Io arrivavo dall’altra parte del fiume. Di ferro e traversine. La mia, la nostra, era la tribù  dei “poggiofranchi”, enclave rossa e resistente in territorio nero e nemico. Un avamposto di anarchie, fumi, politiche e parole che si muoveva in branco. E il punto di massimo incontro era sempre l’accampamento del Giardino. Tutti, diversi e divisi, fratelli e nemici avevamo l’orgoglio di “essere-del-giardino”. Dove il verbo all’infinito indica un’appartenenza vera. Dal Giardino partivano i segnali per tutte le tribù. Chiamate a raccolta alle quali nessuno si esimeva, perché la partecipazione era una esperienza viva alla quale tutti rispondevamo. Sia che si trattasse di azioni di passione politica, che di desiderio d’evasione. Tanto di adunate assolate su spiagge liberate che riunioni affumicate in tuguri politicizzati.
E io non ero un capo, piuttosto un pari tra pari, come tanti di noi. C’erano i capi, e lo sapevamo, eppure tutti accettavamo un sereno assoggettamento sapendo che però poteva tramutarsi in diffidenza e contrapposizione, sino al conflitto. Per poi rientrare nel panorama multicolorato e multipensante del Giardino. E anche se non ero un capo ho sperimentato la fratellanza che era legge maestra nell’accampamento. Fu quando agii l’ennesimo esproprio proletario in libreria, per assicurarmi il libro sui fatti di Bologna del settantasette. Altre tribù, altre libertà. Colto in flagrante da un solerte e spaventatissimo responsabile, fui bloccato col libro nelle mutande e trasferito in questura. Solo che la libreria era troppo vicina al Giardino perché la cosa passasse inosservata. Alla mia uscita in mezzo ad una minuta pattuglia di PiEsse trovai un fiume di compagni agitati che gridavano la mia liberazione. Toni minacciosi che in quei giorni lasciavano presagire un passaggio all’atto immediato. Tanta solidale partecipazione meravigliò e spaventò anche me, non capo e non troppo avvezzo a passeggiate in volante a sirene spiegate.

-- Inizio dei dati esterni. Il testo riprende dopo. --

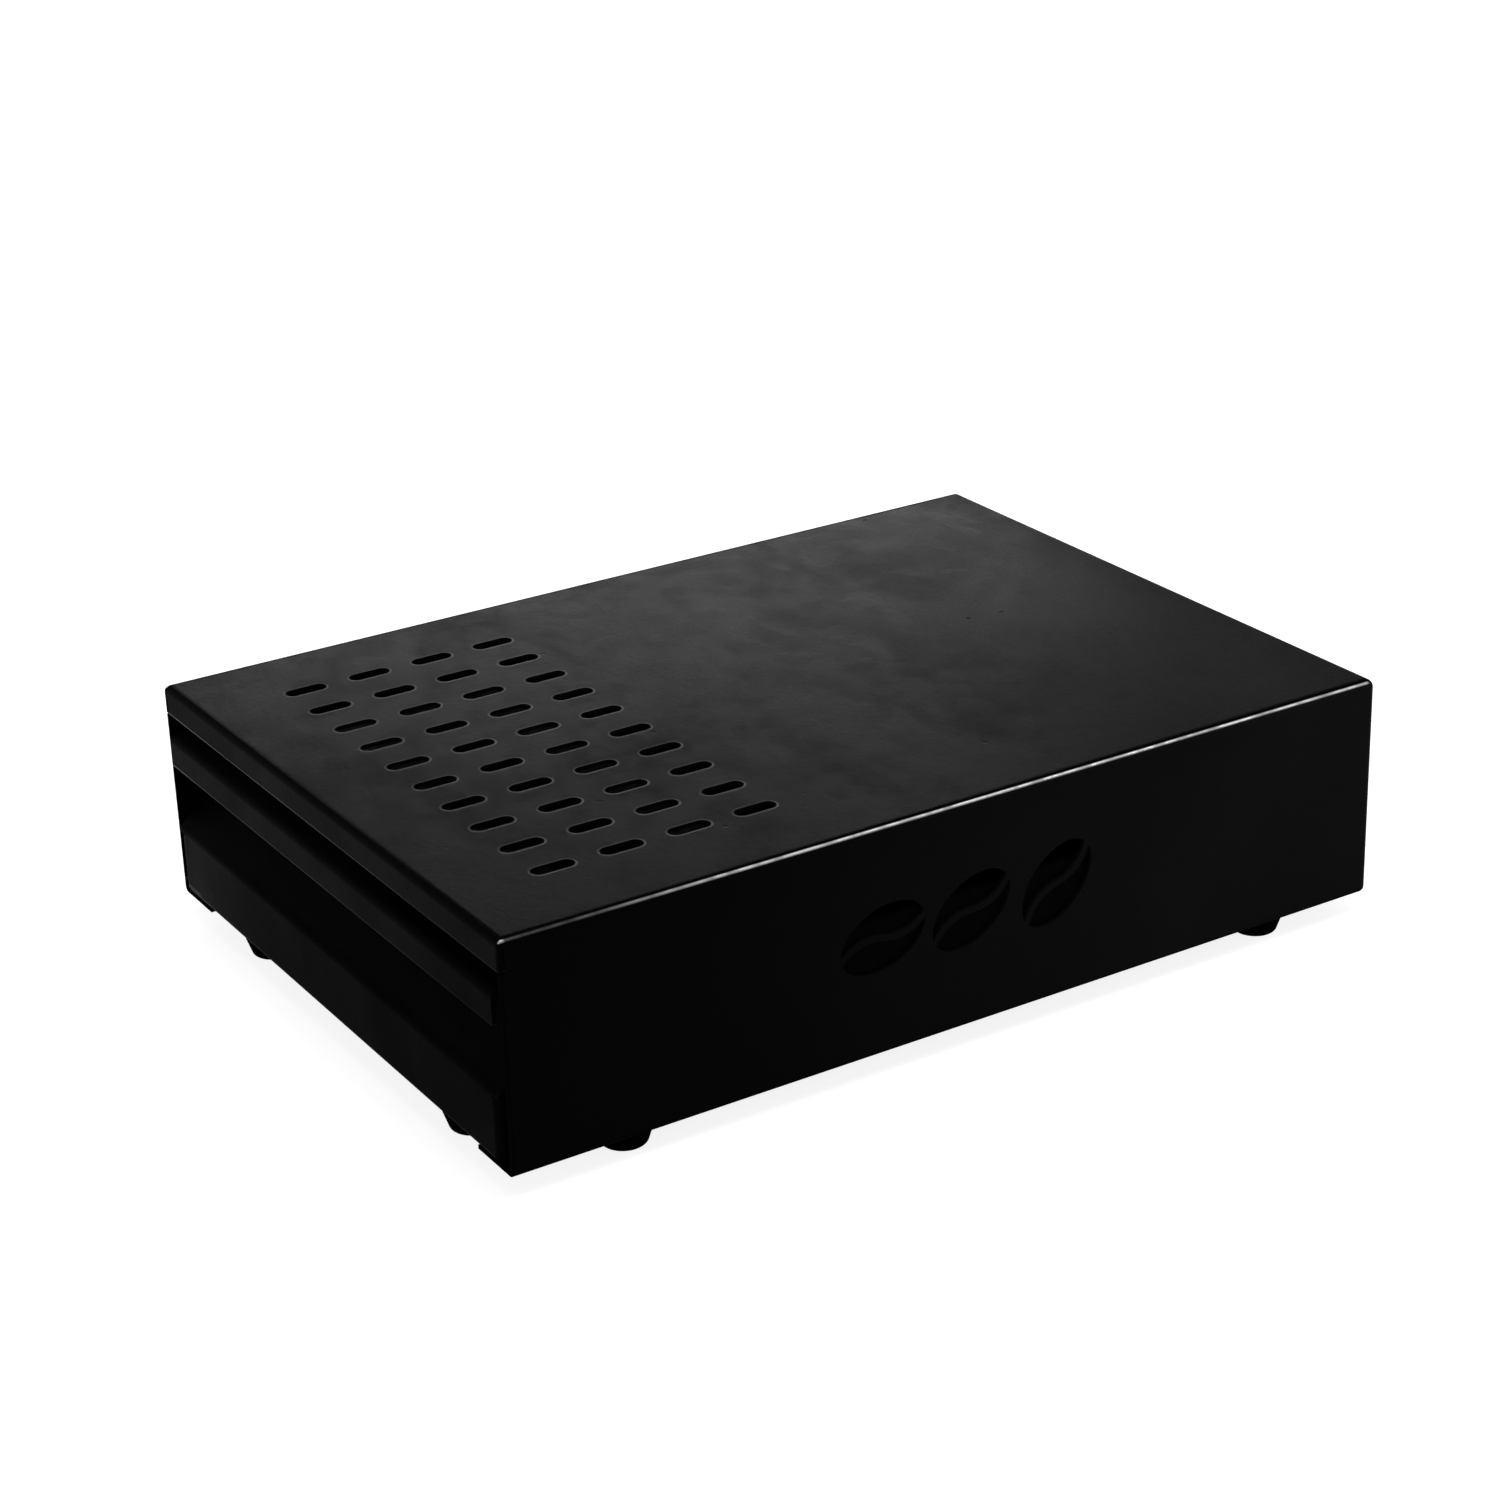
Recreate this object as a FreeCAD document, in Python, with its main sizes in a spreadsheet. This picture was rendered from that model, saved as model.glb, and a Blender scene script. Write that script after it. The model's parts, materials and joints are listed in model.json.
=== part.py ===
import FreeCAD, Part
import math
import os
import re

import Sketcher

# Knock box drawer: a folded steel case on rubber feet with drain slots in its top. A drawer with a
# finger recess runs in it on two ball-bearing slides, and carries a loose pan with a padded bar.
# X runs across the drawer, Y from the drawer's front to the back, Z up. The origin lies on the floor,
# under the middle of the whole object.

# Driving sizes in millimetres and degrees, each written once.
SIZES = {
    # case
    "case_width": 252,
    "case_length": 348,
    "case_height": 82,
    "case_sheet": 1.5,
    "case_bend": 3,
    "case_base_bend": 2,
    "flange_drop": 11,
    "flange_seam": 0.5,
    "bottom_return": 23,
    "rear_return": 15,
    # drain slots in the top
    "slot_length": 15.5,
    "slot_width": 6,
    "slots_across": 10,
    "slots_along": 4,
    "slot_pitch_across": 20,
    "slot_pitch_along": 25,
    "slot_setback": 39,
    # bean shapes cut through the right side
    "bean_length": 34,
    "bean_width": 22.5,
    "bean_pitch": 35,
    "bean_bridge": 2.6,
    "bean_sway": 2.8,
    "bean_tilt": 32,
    "bean_tilt_step": 14,
    "bean_drop": 39.5,
    # rear panel
    "panel_sheet": 1.5,
    "panel_flange": 23,
    "panel_gap": 0.3,
    "panel_notch_gap": 0.5,
    "panel_screw_inset": 9,
    "panel_screw_top_offset": 70,
    "panel_screw_low": 16,
    "panel_screw_high": 56,
    # front rail
    "rail_sheet": 1.5,
    "rail_setback": 3.5,
    "rail_depth": 23,
    "rail_end_gap": 2,
    "rail_joggle": 3,
    "rail_joggle_gap": 1,
    "rail_rivet_inset": 13,
    "rail_rivet_pitch": 12,
    # feet
    "foot_height": 7,
    "foot_top_radius": 10,
    "foot_bottom_radius": 7.7,
    "foot_edge": 1.9,
    "foot_recess_radius": 4.6,
    "foot_recess_depth": 5,
    "left_foot_inset": 52,
    "right_foot_inset": 48,
    "end_foot_setback": 11.2,
    "side_foot_front_setback": 46,
    "side_foot_rear_setback": 42.5,
    # ball-bearing slides
    "slide_thickness": 12.7,
    "slide_height": 36,
    "slide_sheet": 1.2,
    "slide_setback": 0.5,
    "slide_rear_gap": 20,
    "slide_centre": 32,
    "slide_bend": 1.8,
    "member_gap": 0.4,
    "cage_sheet": 0.6,
    "cage_bend": 0.9,
    "cage_start": 80,
    "cage_length": 140,
    "cage_lap": 0.3,
    "ball_radius": 1.75,
    "ball_clearance": 0.06,
    "ball_hole_clearance": 0.2,
    "balls_per_row": 6,
    "ball_margin": 10,
    "groove_radius": 2.4,
    "groove_depth": 0.4,
    "track_inset": 2.8,
    "tip_margin": 3.2,
    "cage_tip_margin": 2.1,
    "buffer_length": 6,
    "buffer_gap": 0.3,
    # drawer front
    "front_proud": 1.5,
    "front_sheet": 1.5,
    "front_bend": 3,
    "front_side_gap": 2.7,
    "front_bottom_gap": 2.2,
    "lower_face_height": 25.1,
    "lip_top_drop": 18.2,
    "lip_height": 11.7,
    "face_end_step": 0.8,
    "recess_depth": 20,
    "front_side_return": 12,
    "front_return_gap": 1,
    "front_bend_margin": 0.5,
    "front_relief": 0.5,
    "front_under_return": 4.5,
    "front_screw_drop": 9,
    "front_screw_inner_offset": 35,
    "front_screw_outer_inset": 32,
    # drawer tray
    "tray_sheet": 1.2,
    "tray_bend": 2.4,
    "tray_gap": 6,
    "tray_height": 54,
    "tray_slit": 0.5,
    "slide_screw_margin": 30,
    # grounds bin
    "bin_sheet": 0.8,
    "bin_gap": 6,
    "bin_floor_gap": 1.5,
    "bin_corner": 14,
    "bin_floor_bend": 9,
    "bin_rim_gap": 0.3,
    "bin_rim_corner": 5,
    "bin_rim_bend": 1.6,
    # knock bar
    "bar_radius": 6,
    "bar_drop": 7,
    "bar_setback": 95,
    "bar_chamfer": 0.6,
    "sleeve_radius": 13,
    "sleeve_end_gap": 7,
    "sleeve_round": 2.5,
    "sleeve_clearance": 0.05,
    "bar_thread_depth": 16,
    # small fasteners
    "small_screw_radius": 2,
    "small_head_radius": 3.8,
    "small_head_height": 2,
    "small_socket": 2.5,
    "small_socket_depth": 1.3,
    "small_hole_clearance": 0.2,
    "thread_clearance": 0.03,
    "hex_nut_flats": 7,
    "hex_nut_height": 3.2,
    "clinch_nut_radius": 4,
    "clinch_nut_height": 2.2,
    "clinch_shank_radius": 2.7,
    "clinch_shank_short": 0.1,
    "clinch_hole_clearance": 0.05,
    "panel_screw_length": 8,
    "foot_screw_length": 6,
    "front_screw_length": 7,
    "slide_screw_length": 7,
    "head_round": 0.8,
    "washer_radius": 4.4,
    "washer_thickness": 1,
    "rivet_radius": 1.6,
    "rivet_head_radius": 3,
    "rivet_head_height": 0.9,
    "rivet_head_round": 0.6,
    "rivet_tail_radius": 2.5,
    "rivet_tail_height": 0.8,
    "rivet_hole_clearance": 0.05,
    # bar screws and their washers
    "bar_screw_radius": 2.5,
    "bar_head_radius": 4.7,
    "bar_head_height": 2.7,
    "bar_socket": 3,
    "bar_socket_depth": 1.6,
    "bar_screw_length": 14,
    "bar_washer_radius": 5.5,
    "bar_washer_thickness": 1,
}

doc = FreeCAD.newDocument("KnockBoxDrawer")
sheet = doc.addObject("Spreadsheet::Sheet", "Sizes")
for row, (name, number) in enumerate(SIZES.items(), start=1):
    sheet.set(f"A{row}", name)
    sheet.set(f"B{row}", str(number))
    sheet.setAlias(f"B{row}", name)
doc.recompute()

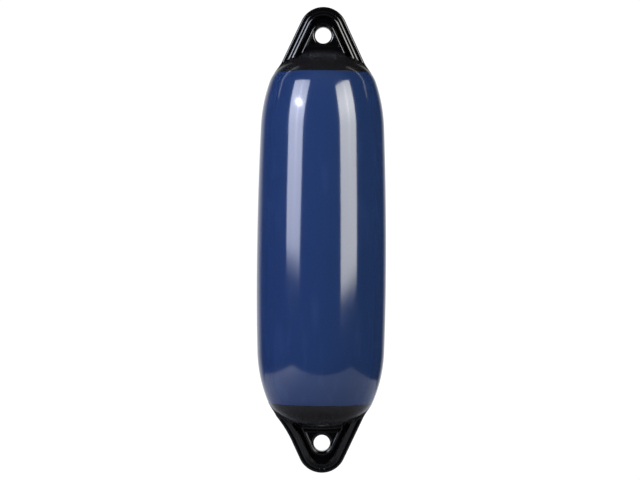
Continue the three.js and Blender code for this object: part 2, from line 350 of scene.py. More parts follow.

Così in questura, dopo foto, impronte e generalità mi affrettai a negare ogni appartenenza politica, cercando di dirottare il mio esproprio verso un atto inconsulto di giovane squattrinato. Fattostà che il ringhiare dei miei compagni ebbe il suo esito e l’intervento immediato del legale della libreria scagionante, mi liberò dalla sicura cella verso l’abbraccio caloroso dell’accampamento a cui resi grazie.
Piccole storie che fanno Storia. La mia. In quell’accampamento mi sentivo sempre a casa, accolto e difeso, anche da chi non conoscevo, perchè appartenente alla stessa tribù. Ci andavo per parlare, ascoltare, giocare, fumare, passeggiare, sedere, organizzare, lottare, piangere, ridere. Vivere.
E oggi dopo tante lune, molte stagioni e infinite tribù mi sento ancora “uno-del-giardino”. Lo sa bene mia figlia alla quale recito i miei mantra di appartenenza, incurante dei suoi sbuffi. Però vedo che più spesso mi ascolta, perché è stata una bella vita, una bella età. Una fonte alla quale mi sono abbeverato a pieni sorsi per arrivare fino ad oggi, sano,  salvo e con la voglia di vivere e giocare di allora. Spero per lei e tanti come lei che ritrovino il loro accampamento, che riconoscano la loro tribù, che la sappiamo amare e anche odiare. Comunque la vivano. Che abbiano, come noi, la loro meglio gioventù.